We have earnestly examined all of our known lawful options and alternatives, but have been unable to come to any other conclusion than the one we must herein sadly communicate to you.

This past Friday (June 6, 2003), each of the officers of the Presbytery sorrowfully concluded that the Reformed Presbytery In North America must be dissolved due to the recent discovery that fundamental differences exist among us over the issue of the use of contraception in difficult cases.

These issues were thoroughly discussed before the formation of the Reformed Presbytery In North America, and we all believed that we had reached an agreement at that time. However, last Wednesday, during a discussion regarding a real case placed before us, we learned that, within the Presbytery, there in
fact "still" existed two fundamentally different doctrinal positions regarding the use of contraception.

Greg Barrow, Lyndon Dohms, and Greg Price believe that only abstention is biblically permitted to preserve the life and health of a mother (whose health would be at risk in the event of a pregnancy) and that other means are prohibited by Scripture.

Derek Edwards believes that abstention is likely the least effective means of preserving the life and health of a mother in such a case and that the Scripture warrants the use of other means to preserve the life and health of a mother (such as condoms for men and diaphragms for women).

This is not the only case or point concerning this issue upon which Greg Price, Greg Barrow, and Lyndon Dohms significantly differ with Derek Edwards.

Additionally, a hypothetical case was discussed which supposed the following:

A married woman in a very weakened condition, who lived in a poor country gripped by famine, had numerous children. Some had already died of starvation and many people around her were also
dying of starvation. Hope of any relief was, for the sake of discussion, negligible, both for the woman, her living children, or any children to be yet conceived/born in the near future. In her mind it was nearly certain that any children she would bear in the near future would in fact suffer and quickly
die of hunger, and that her own health and life would be in extreme danger due to the added stress on her body during the pregnancy. One of the questions before us was this--in this circumstance, could this woman intentionally and actively use contraception to prevent other children from being born in
order to protect herself? Also the question was asked--Is it morally necessary that the woman use contraception in an extreme case?

Derek Edward's represents that he thinks it would be "sinful" for this woman to have more children in this particular circumstance. He represents that in this circumstance she should intentionally and actively prevent further children from being born, and that in this case, since she is married, it
would be both lawful and wise for her to use something other than abstinence to fulfill her sixth commandment duty to protect herself. The reason is, that over time, in the environment of the marital bedroom, it is more than unlikely that abstinence would be maintained. He also maintains that in
certain very extreme cases and circumstances, that it is not optional, but morally necessary for a woman to use contraception to prevent the life of further children.

Greg Price, Greg Barrow and Lyndon Dohms, represent that in this particular circumstance this woman can lawfully bear more children, and that it would be sinful for her to intentionally
and actively prevent further children from being born via methods of contraception.
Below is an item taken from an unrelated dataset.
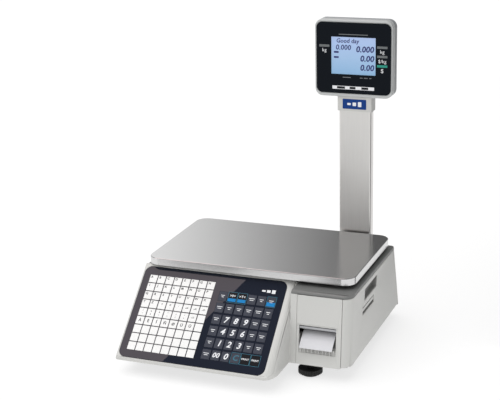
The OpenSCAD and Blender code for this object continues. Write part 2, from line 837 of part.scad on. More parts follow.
// Front bezel: a leaning face with a wedge-shaped recess that leads up to the slot
module printer_front() {
    z0 = case_lift + 0.3;
    z1 = door_top;
    lip_t = 2;
    ribs = 10;
    back = front_y + recess_depth;
    color(ABS) {
        difference() {
            union() {
                prism_x([[front_at(z0), z0], [front_at(z0) + wall, z0],
                    [front_at(z1) + wall, z1], [front_at(z1), z1]], face_x0, face_x1);
                prism_x([[front_at(recess_foot), recess_foot - lip_t - 4],
                    [front_at(recess_foot) + wall, recess_foot - lip_t - 4],
                    [back, slot_sill - lip_t - 2], [back, slot_sill - 0.6],
                    [front_at(slot_sill) + wall, slot_sill - 0.6],
                    [front_at(slot_top) + wall, slot_top + lip_t],
                    [front_at(slot_top), slot_top + lip_t]],
                    recess_x0 - lip_t, recess_x1 + lip_t);
            }
            prism_x([[front_y - 1, recess_foot], [front_at(recess_foot) + 0.6, recess_foot],
                [back - 0.5, slot_sill - 1.4], [back + 1, slot_sill - 1.4],
                [back + 1, slot_top], [front_y - 1, slot_top]], recess_x0, recess_x1);
        }
        // comb of ribs at the foot of the slope
        for (i = [0:ribs - 1])
            translate([recess_x0 + 4 + i * (recess_w - 8) / (ribs - 1), 0, 0])
                prism_x([[front_at(recess_foot), recess_foot - 1],
                    [front_at(recess_foot + 9), recess_foot + 9],
                    [front_at(recess_foot + 9) + 3, recess_foot + 9],
                    [front_at(recess_foot) + 5, recess_foot + 3]], -0.9, 0.9);
    }
}

module printer_frame() {
    top = pivot_z + 6;
    color(ALLOY) difference() {
        union() {
            // left plate, with the two spindles that carry the rolls
            block([plate_x, front_y + 27, floor_z], [plate_x + plate_t, roll_y + 40, roll_z + 24]);
            block([plate_x, front_y + 27, floor_z], [plate_x + plate_t, pivot_y + 8, top]);
            rod_x(roll_y, roll_z, core_r - 3 - shaft_fit, plate_x + plate_t - eps, label_x + label_w / 2 + 3);
            rod_x(reel_y, reel_z, shaft_r, plate_x + plate_t - eps, label_x + label_w / 2 + 3);
            // right cheek, tied to the left plate by three bars
            block([cheek_x, front_y + 27, platen_z - 12], [cheek_x + plate_t, guide_y + 6, top]);
            rod_x(guide_y, guide_z, guide_r, plate_x + 1, cheek_x + 1);
            rod_x(platen_y - 10, platen_z - 10, 2, plate_x + 1, cheek_x + 1);
            rod_x(guide_y, platen_z - 9, 2, plate_x + 1, cheek_x + 1);
            // edge over which the labels peel off their backing
            prism_x([[peel_y, platen_z + 6.6], [peel_y, platen_z + 5.8],
                [peel_y + 5.4, platen_z + 3.5], [peel_y + 5.4, platen_z + 7.4]],
                plate_x + 1, cheek_x + 1);
        }
        for (x = [plate_x, cheek_x]) {
            rod_x(platen_y, platen_z, shaft_r + shaft_fit, x - 1, x + plate_t + 1);
            rod_x(pivot_y, pivot_z, pivot_r + shaft_fit, x - 1, x + plate_t + 1);
        }
        rod_x(lever_y, lever_z, pivot_r, cheek_x - 1, cheek_x + plate_t + 1);
    }
}

lever_y = pivot_y - 4;
lever_z = pivot_z - 8;

// Thermal head: a block with cooling fins on a pivot bar
module print_head() {
    x0 = label_x - label_w / 2 - 2;
    x1 = label_x + label_w / 2 + 2;
    z0 = platen_z + platen_r + 2 * paper_gap + paper_t;
    color(ALLOY) {
        difference() {
            block([x0, platen_y - 12, z0], [x1, pivot_y + 3, pivot_z + 3]);
            for (i = [0:4]) block([x0 - 1, platen_y - 8 + i * 5, z0 + 5],
                [x1 + 1, platen_y - 5.5 + i * 5, pivot_z + 4]);
        }
        rod_x(pivot_y, pivot_z, pivot_r, plate_x, cheek_x + plate_t);
    }
}

// Lever that lifts the head off the platen
module head_lever() {
    color("seagreen") {
        rod_x(lever_y, lever_z, 6, cheek_x + plate_t + 0.3, cheek_x + plate_t + 4);
        rod_x(lever_y, lever_z, pivot_r - shaft_fit, cheek_x - 0.5, cheek_x + plate_t + 1);
        block([cheek_x + plate_t + 0.3, lever_y - 32, lever_z - 3],
            [cheek_x + plate_t + 3.3, lever_y, lever_z + 3]);
        block([cheek_x + plate_t + 0.3, lever_y - 38, lever_z - 4],
            [cheek_x + plate_t + 9, lever_y - 28, lever_z + 4]);
    }
}

module platen_roller() {
    color([0.2, 0.2, 0.21]) rod_x(platen_y, platen_z, platen_r,
        label_x - label_w / 2 - 1, label_x + label_w / 2 + 1);
    color(STEEL) rod_x(platen_y, platen_z, shaft_r, partition_x - 22, cheek_x + plate_t);
}

// Stepper motor in line with the platen's shaft
module drive_motor() {
    color(BLACK) difference() {
        union() {
            rod_x(platen_y, platen_z, 17, partition_x - 28, bay_x0 + 1);
            block([bay_x0 + 0.2, platen_y - 13, platen_z - 20], [plate_x, platen_y + 20, platen_z + 17]);
        }
        rod_x(platen_y, platen_z, shaft_r + shaft_fit, partition_x - 24, plate_x + 1);
    }
}

module label_roll() {
    color(PAPER) difference() {
        rod_x(roll_y, roll_z, roll_r, label_x - label_w / 2, label_x + label_w / 2);
        rod_x(roll_y, roll_z, core_r - 3, label_x - label_w / 2 - 1, label_x + label_w / 2 + 1);
    }
}

module takeup_spool() {
    x0 = plate_x + plate_t + 1;
    color(BLACK) difference() {
        union() {
            rod_x(reel_y, reel_z, reel_r + 3, x0, x0 + 2);
            rod_x(reel_y, reel_z, reel_r, x0 + 2, label_x + label_w / 2 + 2);
        }
        rod_x(reel_y, reel_z, shaft_r + shaft_fit, x0 - 1, label_x + label_w / 2 + 3);
    }
}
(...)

They can presently see no case in which they believe that it is morally necessary for a woman to
intentionally use contraception (although they remain open to examining hard cases), and thus they oppose the intentional use of contraception for the purpose of preventing life.
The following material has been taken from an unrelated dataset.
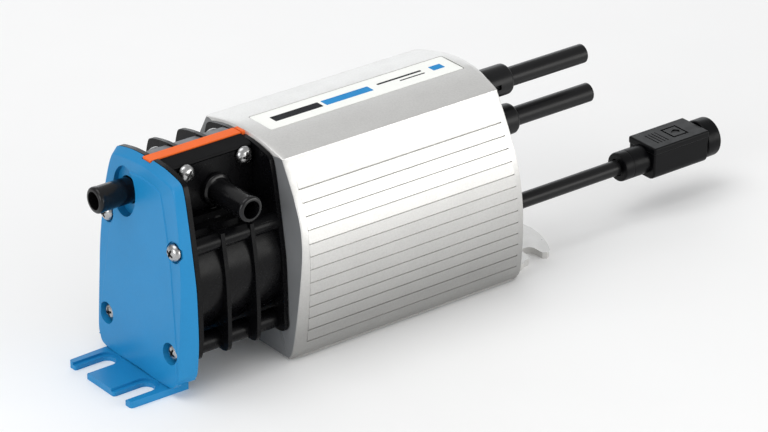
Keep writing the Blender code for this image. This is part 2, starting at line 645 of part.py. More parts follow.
CENTRE = (HOSE_X, *AXIS)
hub = ((5.4, 8.0), (15.0, 8.0), (15.0, 5.6), (6.2, 5.6), (6.2, -5.6), (15.0, -5.6), (15.0, -8.0),
       (5.4, -8.0))
roller_carrier = piece("roller_carrier", turned(((3.3, 8.0),) + hub[1:-1] + ((3.3, -8.0),), CENTRE,
                                                (1, 0, 0), 26), (0.7, 0.7, 0.68), 0.5, 0.0, CENTRE)
for number in range(3):
    angle = math.radians(90 + 120 * number)
    y = ROLLER_RING * math.cos(angle)
    z = AXIS_Z + ROLLER_RING * math.sin(angle)
    cut(roller_carrier, rod((10, y, z), (1, 0, 0), 40, 1.8, 14))
    roller = ((1.65, 5.0), (4.6, 5.0), (ROLLER_R, 4.6), (ROLLER_R, -4.6), (4.6, -5.0), (1.65, -5.0))
    piece(f"roller_{number + 1}", turned(roller, (HOSE_X, y, z), (1, 0, 0), 16), (0.8, 0.8, 0.78),
          0.4, 0.0, (HOSE_X, y, z))
    piece(f"roller_pin_{number + 1}", rod((HOSE_X - 8.4, y, z), (1, 0, 0), 16.8, 1.5, 14), STEEL, 0.3,
          1.0, (HOSE_X, y, z))

piece("output_shaft", rod((19.0, *AXIS), (1, 0, 0), 43.6, 3.0, 20), STEEL, 0.3, 1.0, CENTRE)
bush = ((3.1, 5.2), (6.0, 5.2), (6.0, 0.0), (3.1, 0.0))
piece("shaft_bush", turned(bush, (43.6, *AXIS), (1, 0, 0), 24), (0.5, 0.35, 0.12), 0.4, 1.0)

# ---------------------------------------------------------------- gear train

lay_angle = math.atan2(LAY_AXIS[1] - AXIS_Z, LAY_AXIS[0])
OUT_X, WHEEL_X = (57.4, 62.0), (65.2, 69.4)
output_gear = piece("output_gear", plate(gear(TEETH_OUT, lay_angle, AXIS), *OUT_X),
                    (0.75, 0.73, 0.66), 0.5, 0.0, (OUT_X[0], *AXIS))
cut(output_gear, rod((50, *AXIS), (1, 0, 0), 20, 3.3, 20))
lay_gear = piece("lay_gear", plate(gear(TEETH_WHEEL, lay_angle + math.pi, LAY_AXIS), *WHEEL_X),
                 (0.75, 0.73, 0.66), 0.5, 0.0, (WHEEL_X[0], *LAY_AXIS))
lay_phase = lay_angle + math.pi + math.pi / TEETH_LAY
join(lay_gear, plate(gear(TEETH_LAY, lay_phase, LAY_AXIS), OUT_X[0] - 0.4, WHEEL_X[0] + 1.0))
cut(lay_gear, rod((50, *LAY_AXIS), (1, 0, 0), 30, 1.6, 16))
piece("lay_pin", rod((54.9, *LAY_AXIS), (1, 0, 0), 15.9, 1.5, 16), STEEL, 0.3, 1.0)
pinion_phase = lay_angle + math.pi / TEETH_PINION
motor_pinion = piece("motor_pinion", plate(gear(TEETH_PINION, pinion_phase, AXIS), 65.0, 69.6),
                     (0.55, 0.4, 0.15), 0.35, 1.0, (65.0, *AXIS))
cut(motor_pinion, rod((60, *AXIS), (1, 0, 0), 20, 2.8, 20))

plate_outline = rounded((-24, 18), (24, 68), 8, 4)
for label, low, high, hole in (("front", 52.2, 54.4, 4.6), ("rear", 71.2, 73.4, 6.4)):
    holder = piece(f"gearbox_plate_{label}", plate(plate_outline, low, high), (0.5, 0.5, 0.48), 0.4, 0.8)
    cut(holder, rod((40, *AXIS), (1, 0, 0), 50, hole, 24))
for number, (y, z) in enumerate(((-19, 24), (19, 24), (19, 62)), 1):
    piece(f"gearbox_spacer_{number}", rod((54.7, y, z), (1, 0, 0), 16.2, 2.5, 14), STEEL, 0.35, 1.0)

# ---------------------------------------------------------------- motor

can = ((20.6, 42.0), (22.0, 42.0), (22.0, 0.0), (8.3, 0.0), (8.3, 1.5), (20.6, 1.5))
motor_can = piece("motor_can", turned(can, (73.7, *AXIS), (1, 0, 0), 30), (0.5, 0.5, 0.5), 0.35, 0.9)
bell = ((8.3, 3.0), (19.6, 3.0), (22.0, 1.2), (22.0, 0.0), (8.3, 0.0))
motor_bell = piece("motor_bell", turned(bell, (116.0, *AXIS), (1, 0, 0), 30), (0.5, 0.5, 0.5), 0.35, 0.9)
stack = ((13.6, 24.0), (20.3, 24.0), (20.3, 0.0), (13.6, 0.0))
stator_stack = piece("stator_stack", turned(stack, (84.0, *AXIS), (1, 0, 0), 28), (0.2, 0.2, 0.22),
                     0.5, 0.8)
coil = ((14.4, 5.4), (19.6, 5.4), (20.0, 2.7), (19.6, 0.0), (14.4, 0.0), (14.0, 2.7))
for label, start in (("front", 78.2), ("rear", 108.4)):
    piece(f"stator_coil_{label}", turned(coil, (start, *AXIS), (1, 0, 0), 22), (0.6, 0.25, 0.08), 0.4, 0.8)
core = ((2.8, 24.0), (12.2, 24.0), (13.1, 23.4), (13.1, 0.6), (12.2, 0.0), (2.8, 0.0))
piece("rotor_core", turned(core, (84.0, *AXIS), (1, 0, 0), 24), (0.25, 0.25, 0.27), 0.45, 0.8,
      (84.0, *AXIS))
piece("motor_shaft", rod((64.6, *AXIS), (1, 0, 0), 56.0, 2.5, 20), STEEL, 0.3, 1.0, (64.6, *AXIS))
race = ((2.6, 4.6), (8.0, 4.6), (8.0, 0.0), (2.6, 0.0))
for label, start in (("front", 73.8), ("rear", 115.8)):
    piece(f"motor_bearing_{label}", turned(race, (start, *AXIS), (1, 0, 0), 16), STEEL, 0.3, 1.0)

# ---------------------------------------------------------------- electronics

BOARD_Z = 68.6
piece("circuit_board", box((80.0, -20.0, BOARD_Z), (142.0, 20.0, BOARD_Z + 1.6)), (0.02, 0.16, 0.06), 0.5)
capacitor = ((0, 10.5), (4.2, 10.5), (5.0, 9.8), (5.0, 0.0), (0, 0.0))
piece("capacitor", turned(capacitor, (92.0, -10.0, BOARD_Z + 1.9), (0, 0, 1), 20), (0.02, 0.03, 0.1), 0.35)
piece("terminal_block", box((128.0, -16.0, BOARD_Z + 1.9), (136.0, 16.0, BOARD_Z + 9.5), 0.4),
      (0.03, 0.2, 0.08), 0.45)
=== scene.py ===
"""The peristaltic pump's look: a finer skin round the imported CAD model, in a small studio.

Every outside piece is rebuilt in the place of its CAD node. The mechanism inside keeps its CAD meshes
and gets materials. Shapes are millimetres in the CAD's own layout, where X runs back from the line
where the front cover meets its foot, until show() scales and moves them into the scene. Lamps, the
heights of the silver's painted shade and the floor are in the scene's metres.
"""

import json
import math

import bmesh
import bpy
from mathutils import Matrix, Vector


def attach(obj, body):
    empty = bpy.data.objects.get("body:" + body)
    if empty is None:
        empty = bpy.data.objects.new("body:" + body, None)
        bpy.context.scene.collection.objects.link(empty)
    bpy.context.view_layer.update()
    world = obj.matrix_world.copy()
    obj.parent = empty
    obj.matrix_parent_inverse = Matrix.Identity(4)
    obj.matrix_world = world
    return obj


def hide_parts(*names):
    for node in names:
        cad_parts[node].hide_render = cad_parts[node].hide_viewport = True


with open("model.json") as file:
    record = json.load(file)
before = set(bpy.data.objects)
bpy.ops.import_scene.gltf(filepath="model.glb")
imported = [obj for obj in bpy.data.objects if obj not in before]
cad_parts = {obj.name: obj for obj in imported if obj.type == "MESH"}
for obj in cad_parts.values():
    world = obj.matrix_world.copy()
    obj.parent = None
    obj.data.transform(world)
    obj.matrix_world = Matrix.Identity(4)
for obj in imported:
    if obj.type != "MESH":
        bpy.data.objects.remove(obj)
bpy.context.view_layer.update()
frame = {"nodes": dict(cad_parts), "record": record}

ORIGIN_X = 86.0
TO_SCENE = Matrix.Translation((-ORIGIN_X / 1000, 0, 0)) @ Matrix.Scale(0.001, 4)
ROOT = "pump_body"
X_AXIS = (1, 0, 0)
SIDES = (-1, 1)

# Front cover: its foot, its slots and the lean of its face
COVER_REAR = 7.9
FACE_LEAN = 0.055
BORDER_STEP = 0.35
FOOT_THICK = 2.8
FOOT_TIP = -16.7
FOOT_HALF = 20.4
SLOT_Y = 12.7
SLOT_R = 3.55
SLOT_END = -5.0

# Pump housing, valve block and their screws; pairs are (Y, Z) or a stretch of X
FLANGE_FRONT = (8.2, 10.2)
FLANGE_REAR = (47.4, 49.2)
RIBS = ((21.6, 23.3), (34.7, 36.4))
AXIS_Z = 41.0
DRUM_R = 26.5
LOW_BOSS = (20.5, 17.0)
HIGH_BOSS = (21.8, 57.6)
HIGH_SCREW = (21.4, 58.0)
BLOCK = (10.5, 47.1)
BLOCK_HALF = 9.3
BLOCK_SCREW_X = (17.4, 43.2)
BLOCK_SCREW_Z = 81.0
SCREW_HOLE_R = 1.8
STRIPE_HALF = 2.8
STRIPE_BED = 84.6
INLET = (11.0, 70.0)
OUTLET = (30.6, 71.0)

# Motor cover: tables are (height, X) down its two slanting ends, LAPS are heights of its lapped lines
RIM_FRONT = 49.5
RIM_EDGE = 50.3
REAR_EDGE = ((0, 160.3), (10, 159.4), (22, 158.1), (34, 156.3), (45, 154.1), (56, 152.2), (64, 151.3),
             (82, 151.0), (84, 152.3), (90, 157.5))
PANEL_EDGE = ((0, 56.3), (8.6, 55.8), (30, 54.6), (52, 52.9), (100, 52.9))
REAR_BAND = 3.1
LAPS = (72.2, 67.5, 62.8, 57.7, 52.2, 46.9, 41.3, 35.5, 29.9, 24.6, 19.4, 13.9, 8.6)
LAP_TOP = 76.5
LAP_STEP = 0.2
GROOVE_DEPTH = 0.5
NAMEPLATE = ((57.4, -7.3), (148.7, 7.3))

# Cables: each stub is (name, height, far end, sleeve end)
CABLE_Y = -8.0
LEAD_Z = 21.5
LEAD_R = 3.15
LEAD_END = 226.5
STUB_R = 3.85
STUBS = (("upper", 76.7, 206.8, 168.0), ("lower", 59.1, 210.4, 171.3))


# ------------------------------------------------------------------ camera, light and floor

def world_point(x, y, z):
    return TO_SCENE @ Vector((x, y, z))


CAMERA_PLACE = (-687.1, -1038.4, 680.5)
CAMERA_TILT = 63.65
CAMERA_TURN = -37.7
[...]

This past Friday, we, as a Presbytery, concluded, that we would not be able to with a clear conscience, maintain unity in our Presbytery without unity upon this important subject.

This issue affects the very counsel we give to others in very serious practical situations. The doctrine we promote and practice in this important area of Christian obedience directly exhibits our understanding of what does or does not constitute a violation the Sixth Commandment. If persons on either side of
this question believe that a fellow Presbyter is advocating a sinful and unbiblical position, practically, we find ourselves unable to with a clear conscience, support that ministry. If it were possible to consistently maintain our principles while holding these two diverse positions, we would do so, but it is
painfully evident to us all that we cannot do so with a clear conscience before God.

We realize (with much love for you all), the difficult position into which you are put (and this weighs heavily upon us). Presently, you must exercise the right of private judgment (in
your families and societies) in determining which of these positions is biblical and which elders you desire to financially support and minister to you.

We invite you to call us or email us in order to discuss these matters. You may also, in the future, expect to receive position papers from us which will seek to defend the respective positions taken. Where there is yet uncertainty over this issue in societies, there is no reason to make quick decisions. We exhort you to carefully consider and prayerfully weigh the evidence presented before coming to a decision in this matter.

Let us all be humbled before almighty God, understanding that for our well-being He has seen fit to take us through yet another trial of our faith. Where we have sinned, may we be quick to repent and seek the Lord's forgiveness.

May the Lord yet promote reformation in the truth so that we may see in the near future the Reformed Presbytery In North America formed and established anew in the truth of Jesus Christ.

Let us love one another and pray for one another.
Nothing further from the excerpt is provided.